The law Lord was careful, very careful indeed to take the difference in both as practical effect. He would, if he thought it was, have put it as legal effect. It is in this vein that I will limit the dictum of Lord Denning in MacFoy case to one of practical effect.

However, in the instant appeal, it is without question that Hedges J. decided he had jurisdiction. If he was wrong then he had no jurisdiction and following on the strict line of U.A. C. v. Mac Fay one would conclude nothing could be built upon it. But that is not the point. The point is Hedges J. had jurisdiction to decide the issue of jurisdiction. And so has any Judge. Where a Judge decides the issue of jurisdiction in his favour wrongly, his decision has not given him jurisdiction which he did not have but that decision must first be set aside. This accords again, though a matter should not be mainly defended by it, on public policy. As Lord Diplock said in Isaacs v.

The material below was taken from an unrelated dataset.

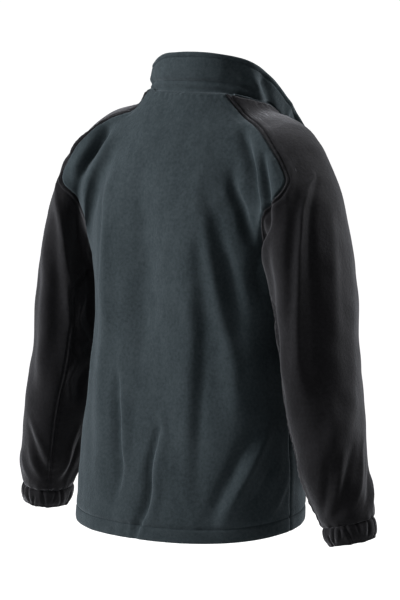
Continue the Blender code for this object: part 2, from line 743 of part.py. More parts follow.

Robertson. –

“the contrasting legal concepts of voidness and voidability form part of the English Law of Contract”.

The law Lord said they are inapplicable to orders by a court of unlimited jurisdiction. With respect I take it further, they are ipso facto inapplicable to orders made by a court of competent (and not necessarily unlimited) jurisdiction, if chaos is to be avoided and certainly is to be attained.

Apart from stating all these, I am in full agreement with the decision of my learned brother Agbaje JSC and will also allow the appeal, set aside the judgment of the Court of Appeal, Benin Division. I abide by all the orders contained in the judgment of my learned brother Agbaje JSC.